The coronavirus pandemic is nurturing neighborliness
We seem to be relearning the social benefits of building community with our not-so-close neighbors.

Marc J. Dunkelman has a simple but compelling thesis about an epochal shift in America’s communal behavior. We now invest the bulk of our relational energies either in close and intimate familial bonds or in distant acquaintanceships often nurtured online. Attention to these inner and outer rings of relationship, as Dunkelman calls them, has come at the expense of tending to the middle rings that once were constituted by close neighborly ties. In The Vanishing Neighbor: The Transformation of American Community (2014), Dunkelman describes the loss of friendship and familiarity that once constituted neighborliness. Americans have become largely estranged from people who live next door, seldom talking with them and often not even knowing their names.

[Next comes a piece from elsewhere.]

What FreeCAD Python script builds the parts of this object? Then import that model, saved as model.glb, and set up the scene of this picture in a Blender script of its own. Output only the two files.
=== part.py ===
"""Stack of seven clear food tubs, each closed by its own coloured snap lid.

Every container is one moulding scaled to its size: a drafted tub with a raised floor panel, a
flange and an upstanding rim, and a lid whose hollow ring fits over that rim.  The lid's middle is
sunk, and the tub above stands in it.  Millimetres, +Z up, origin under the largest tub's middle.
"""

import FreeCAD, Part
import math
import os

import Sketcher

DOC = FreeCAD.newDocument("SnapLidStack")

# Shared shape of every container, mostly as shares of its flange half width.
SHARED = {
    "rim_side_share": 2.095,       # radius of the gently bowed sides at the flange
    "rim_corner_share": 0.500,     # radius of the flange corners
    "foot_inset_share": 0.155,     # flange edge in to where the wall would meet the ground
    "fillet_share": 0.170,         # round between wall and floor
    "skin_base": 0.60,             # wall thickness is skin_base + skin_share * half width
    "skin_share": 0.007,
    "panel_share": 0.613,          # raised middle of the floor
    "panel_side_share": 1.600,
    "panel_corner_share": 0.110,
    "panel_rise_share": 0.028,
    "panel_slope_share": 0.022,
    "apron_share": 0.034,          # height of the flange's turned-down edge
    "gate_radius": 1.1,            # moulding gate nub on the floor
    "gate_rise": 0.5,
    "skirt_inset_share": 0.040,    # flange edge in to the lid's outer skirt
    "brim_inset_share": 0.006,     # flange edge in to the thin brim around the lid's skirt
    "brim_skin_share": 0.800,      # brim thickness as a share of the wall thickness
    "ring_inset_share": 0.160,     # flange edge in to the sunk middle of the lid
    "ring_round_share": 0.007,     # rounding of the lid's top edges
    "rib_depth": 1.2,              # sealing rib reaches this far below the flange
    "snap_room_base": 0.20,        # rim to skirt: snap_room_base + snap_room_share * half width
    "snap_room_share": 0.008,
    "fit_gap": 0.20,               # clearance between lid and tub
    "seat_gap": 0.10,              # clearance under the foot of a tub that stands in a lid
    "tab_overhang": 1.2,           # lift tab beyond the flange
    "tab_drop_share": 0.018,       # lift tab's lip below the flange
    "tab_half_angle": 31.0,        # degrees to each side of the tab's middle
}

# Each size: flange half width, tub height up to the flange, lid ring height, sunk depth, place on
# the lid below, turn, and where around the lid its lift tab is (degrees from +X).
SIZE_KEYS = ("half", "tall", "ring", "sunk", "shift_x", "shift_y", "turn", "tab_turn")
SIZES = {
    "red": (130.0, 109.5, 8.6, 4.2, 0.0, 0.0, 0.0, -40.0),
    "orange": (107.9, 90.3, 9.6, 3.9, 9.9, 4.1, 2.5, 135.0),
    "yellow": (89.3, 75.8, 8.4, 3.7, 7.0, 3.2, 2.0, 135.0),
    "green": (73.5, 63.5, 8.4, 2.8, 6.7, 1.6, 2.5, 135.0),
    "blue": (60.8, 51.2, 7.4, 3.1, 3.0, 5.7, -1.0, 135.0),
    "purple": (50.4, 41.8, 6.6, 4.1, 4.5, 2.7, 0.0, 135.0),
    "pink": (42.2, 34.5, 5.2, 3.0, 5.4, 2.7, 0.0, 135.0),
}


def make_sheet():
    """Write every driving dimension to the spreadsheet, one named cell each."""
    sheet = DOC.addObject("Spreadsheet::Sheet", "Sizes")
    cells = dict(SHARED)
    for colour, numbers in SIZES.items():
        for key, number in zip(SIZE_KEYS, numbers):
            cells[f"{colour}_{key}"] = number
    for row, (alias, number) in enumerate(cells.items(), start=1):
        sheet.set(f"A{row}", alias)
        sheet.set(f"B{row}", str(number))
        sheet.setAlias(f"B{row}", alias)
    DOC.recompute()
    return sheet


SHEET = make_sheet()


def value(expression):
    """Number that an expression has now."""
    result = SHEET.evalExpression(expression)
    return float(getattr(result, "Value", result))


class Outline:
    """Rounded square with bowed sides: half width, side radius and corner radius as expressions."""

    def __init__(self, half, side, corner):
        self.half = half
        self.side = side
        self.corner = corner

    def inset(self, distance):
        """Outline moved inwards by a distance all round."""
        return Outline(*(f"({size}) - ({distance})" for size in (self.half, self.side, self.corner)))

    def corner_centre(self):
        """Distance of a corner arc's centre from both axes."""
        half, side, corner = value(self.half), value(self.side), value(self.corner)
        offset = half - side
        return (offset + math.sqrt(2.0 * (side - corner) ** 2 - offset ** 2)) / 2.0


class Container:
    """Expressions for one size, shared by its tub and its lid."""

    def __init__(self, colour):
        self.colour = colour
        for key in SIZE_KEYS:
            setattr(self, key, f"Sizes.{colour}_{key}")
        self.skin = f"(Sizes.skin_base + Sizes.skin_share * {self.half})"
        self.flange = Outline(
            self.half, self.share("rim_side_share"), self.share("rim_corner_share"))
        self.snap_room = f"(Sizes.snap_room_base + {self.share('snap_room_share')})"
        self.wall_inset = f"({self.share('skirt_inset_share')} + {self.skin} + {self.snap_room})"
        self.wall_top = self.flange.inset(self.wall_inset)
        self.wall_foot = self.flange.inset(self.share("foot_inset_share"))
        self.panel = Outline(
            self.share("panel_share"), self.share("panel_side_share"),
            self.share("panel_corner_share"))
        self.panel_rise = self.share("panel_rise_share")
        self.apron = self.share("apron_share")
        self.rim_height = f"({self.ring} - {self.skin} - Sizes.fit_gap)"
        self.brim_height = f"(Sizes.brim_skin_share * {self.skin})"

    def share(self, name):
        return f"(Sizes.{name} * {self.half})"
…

The cultivation of inner rings of relationship is easy to explain. Our personal time leans naturally toward kin and close friends who share similar outlooks and interests in life. Not surprisingly, they’re marked as favorites on our cell phone contact list. Outer rings develop quite naturally as well, though they’re often one-dimensional in nature, organized around a common interest shared online or a passion for a particular identity or cause. In recent decades, it’s these inner and outer rings that have absorbed or replaced the middle rings.
Interestingly, the impact of the coronavirus on daily life seems to be revealing some renewed interest in the social benefits of that middle zone.